Naoki Takizawa, design director at Uniqlo, is the man responsible for nailing down mass allure. He seeks to produce clothing that anyone might want to wear, not a certain age group or personality.
"Find a common denominator globally," Takizawa said through a translator, speaking Japanese. "That's my job."
The driving idea is to maintain a simple style such that Uniqlo's clothes can blend with apparel made by other designers, Takizawa said. He pointed to Uniqlo's new collaboration with former supermodel and icon of Parisian style Ines de la Fressange as the archetype: The pieces effectively complement a multitude of other brands by remaining minimalistic and accessible to the mass market.
"When I first met [de la Fressange], she was wearing a Prada jacket with a Uniqlo shirt and jeans," Takizawa said. "It's not so much a matter of what's expensive or what's cheap."
Takizawa previously designed for Japanese fashion brand Issey Miyake. In his current incarnation, he is not focused on what's happening on the runways at shows in Paris, London and New York. He wants to drive fashion trends, he says, not merely imitate the designs of others -- a jab at reactionary fast-fashion retailers that aim to bring simplified styles from high fashion runway shows to store shelves in a matter of days.
"I think if you're reacting, it's time to stop being a designer," he said.
BRINGING JAPAN TO THE MASSES
The gargantuan flagship on Fifth Avenue looks and feels like a gleaming centerpiece. But a subway ride away and across the East River at a new store in a fast-developing Brooklyn neighborhood, the look and feel is virtually identical, albeit on a much smaller scale -- a testament to Uniqlo's obsessive attention to detail.
Every store is supposed to be clean, orderly and exactly the same -- perhaps a paradoxical notion in mass market retail, where volume business typically makes for unkempt stores and a shortage of sales help.
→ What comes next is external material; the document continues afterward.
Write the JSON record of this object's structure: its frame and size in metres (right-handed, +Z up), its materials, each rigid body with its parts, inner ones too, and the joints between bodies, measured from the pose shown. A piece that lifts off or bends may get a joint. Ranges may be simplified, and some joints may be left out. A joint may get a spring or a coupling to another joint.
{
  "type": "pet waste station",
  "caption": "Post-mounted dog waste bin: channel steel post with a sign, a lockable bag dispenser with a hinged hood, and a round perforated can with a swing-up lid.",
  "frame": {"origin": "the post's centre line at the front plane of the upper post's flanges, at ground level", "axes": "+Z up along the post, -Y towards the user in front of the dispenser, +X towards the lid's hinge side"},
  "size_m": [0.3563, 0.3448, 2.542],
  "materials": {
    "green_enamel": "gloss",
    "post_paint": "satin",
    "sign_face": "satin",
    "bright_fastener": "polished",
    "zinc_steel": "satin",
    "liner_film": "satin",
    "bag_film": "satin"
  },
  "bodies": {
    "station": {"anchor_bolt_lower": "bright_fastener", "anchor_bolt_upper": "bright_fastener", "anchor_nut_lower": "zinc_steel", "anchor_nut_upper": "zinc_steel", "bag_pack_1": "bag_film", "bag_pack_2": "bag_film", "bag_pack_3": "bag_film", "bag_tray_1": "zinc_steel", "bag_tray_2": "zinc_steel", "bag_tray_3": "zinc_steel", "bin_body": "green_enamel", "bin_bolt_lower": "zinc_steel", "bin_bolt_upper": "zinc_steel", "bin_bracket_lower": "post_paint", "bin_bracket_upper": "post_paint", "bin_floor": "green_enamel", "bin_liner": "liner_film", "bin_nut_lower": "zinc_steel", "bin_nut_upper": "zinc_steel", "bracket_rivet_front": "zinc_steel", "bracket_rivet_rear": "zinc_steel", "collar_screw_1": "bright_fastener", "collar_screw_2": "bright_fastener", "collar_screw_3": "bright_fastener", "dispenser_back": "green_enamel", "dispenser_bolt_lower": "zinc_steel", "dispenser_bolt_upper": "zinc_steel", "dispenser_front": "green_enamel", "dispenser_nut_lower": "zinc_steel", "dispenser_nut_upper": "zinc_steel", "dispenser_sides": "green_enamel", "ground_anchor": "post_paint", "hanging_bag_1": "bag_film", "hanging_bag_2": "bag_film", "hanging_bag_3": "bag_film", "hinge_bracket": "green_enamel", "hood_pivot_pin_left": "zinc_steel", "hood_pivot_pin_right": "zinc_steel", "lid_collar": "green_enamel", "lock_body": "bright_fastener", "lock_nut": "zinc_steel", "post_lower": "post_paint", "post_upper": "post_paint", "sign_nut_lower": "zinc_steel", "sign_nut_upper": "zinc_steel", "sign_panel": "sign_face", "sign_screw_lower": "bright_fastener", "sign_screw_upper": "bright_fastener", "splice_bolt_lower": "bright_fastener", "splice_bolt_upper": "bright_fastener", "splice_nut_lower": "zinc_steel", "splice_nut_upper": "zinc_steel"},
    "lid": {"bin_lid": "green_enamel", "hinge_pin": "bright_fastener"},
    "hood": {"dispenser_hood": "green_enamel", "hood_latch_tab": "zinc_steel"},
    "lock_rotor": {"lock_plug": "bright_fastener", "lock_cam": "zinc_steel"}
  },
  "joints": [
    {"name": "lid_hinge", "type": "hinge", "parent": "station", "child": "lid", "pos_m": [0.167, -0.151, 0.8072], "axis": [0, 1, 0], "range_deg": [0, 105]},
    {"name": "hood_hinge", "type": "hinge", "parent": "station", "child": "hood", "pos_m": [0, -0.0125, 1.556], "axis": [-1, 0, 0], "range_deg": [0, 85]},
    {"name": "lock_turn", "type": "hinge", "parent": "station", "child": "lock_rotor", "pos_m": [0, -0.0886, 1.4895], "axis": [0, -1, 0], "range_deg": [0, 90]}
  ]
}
"It's important that the execution in stores is consistent throughout," said Larry Meyer, chief executive officer of Uniqlo U.S.A., a veteran of Forever 21 who was a "key architect" of the trend disposable chic. "Everything has emanated out of Japan. It's embedded in the culture of what we do."
Employees are subjected to a rigorous two-week training program designed to prepare them for the daily grind of maintaining the streamlined Japanese feel. They're taught posture, dress code, and that they must smile. In the U.S., workers must dress in all black. On day one, they must memorize the "Six Standard Phrases" to be used constantly with customers ("Thank you for waiting" and "Hi, my name is Bill, I'm here to help you.").
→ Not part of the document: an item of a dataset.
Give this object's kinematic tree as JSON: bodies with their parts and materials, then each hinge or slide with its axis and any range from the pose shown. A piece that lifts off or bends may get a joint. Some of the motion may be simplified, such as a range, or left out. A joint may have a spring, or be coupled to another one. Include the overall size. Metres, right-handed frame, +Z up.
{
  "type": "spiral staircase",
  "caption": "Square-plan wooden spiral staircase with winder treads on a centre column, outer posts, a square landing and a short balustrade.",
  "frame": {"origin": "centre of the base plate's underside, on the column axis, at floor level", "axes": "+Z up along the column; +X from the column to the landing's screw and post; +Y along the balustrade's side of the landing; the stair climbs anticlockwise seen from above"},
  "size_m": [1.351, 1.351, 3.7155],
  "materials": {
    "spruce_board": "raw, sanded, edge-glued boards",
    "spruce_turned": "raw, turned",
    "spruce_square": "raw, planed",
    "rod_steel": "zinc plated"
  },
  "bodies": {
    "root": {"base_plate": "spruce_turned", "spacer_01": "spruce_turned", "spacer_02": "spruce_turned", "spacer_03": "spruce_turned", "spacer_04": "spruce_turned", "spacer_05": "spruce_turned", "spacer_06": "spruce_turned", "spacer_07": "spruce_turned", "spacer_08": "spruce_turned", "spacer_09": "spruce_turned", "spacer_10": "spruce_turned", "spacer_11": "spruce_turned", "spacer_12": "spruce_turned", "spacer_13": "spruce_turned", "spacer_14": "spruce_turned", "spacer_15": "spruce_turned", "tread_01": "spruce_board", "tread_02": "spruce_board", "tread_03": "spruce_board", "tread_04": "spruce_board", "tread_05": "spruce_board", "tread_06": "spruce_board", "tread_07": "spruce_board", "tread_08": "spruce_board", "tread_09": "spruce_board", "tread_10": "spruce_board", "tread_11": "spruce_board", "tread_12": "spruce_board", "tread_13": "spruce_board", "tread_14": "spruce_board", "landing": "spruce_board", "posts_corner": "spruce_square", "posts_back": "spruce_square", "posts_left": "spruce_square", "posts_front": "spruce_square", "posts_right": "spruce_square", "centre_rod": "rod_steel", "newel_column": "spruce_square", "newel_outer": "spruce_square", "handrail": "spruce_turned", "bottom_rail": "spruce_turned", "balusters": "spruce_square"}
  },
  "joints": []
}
Not least, they must pass the folding test, which ensures that each employee is able to fold and stack clothes following Uniqlo's stringent guidelines. Every piece must be folded against one's body and stacked as straight as possible. Stacks receive a letter grade, A through D.
Sales associate Shandale Pinckey, 25, said the training program was exhausting.
"I thought I was in the army," she said with a sigh.
"When we hand credit cards back, we use two hands," said Tom O'Malley, manager of the Brooklyn store, rattling off his various requirements. "Fixtures must be in a straight line. If I look down a row, it should be straight. The stickering has to be right. The sizes have to be in order. The colors have to be in order."
Uniqlo's color arrangement is evident throughout the store. Every display of clothes runs from light to dark. Even sets of mannequins, outfitted with customized looks, must follow the same pattern.
Lynn Domercant, a chipper 19-year-old working at the Brooklyn store, said her daily tasks were similar at her previous job at Hollister. But at Uniqlo the standards are more rigorously enforced.
"If there's a shirt sitting by itself on this table and I walk past it, it's a big deal," Domercant said. "You're held accountable."
A stock room supervisor, Quandell Blake, 24, began to express agreement with that sentiment, but then stopped mid-sentence.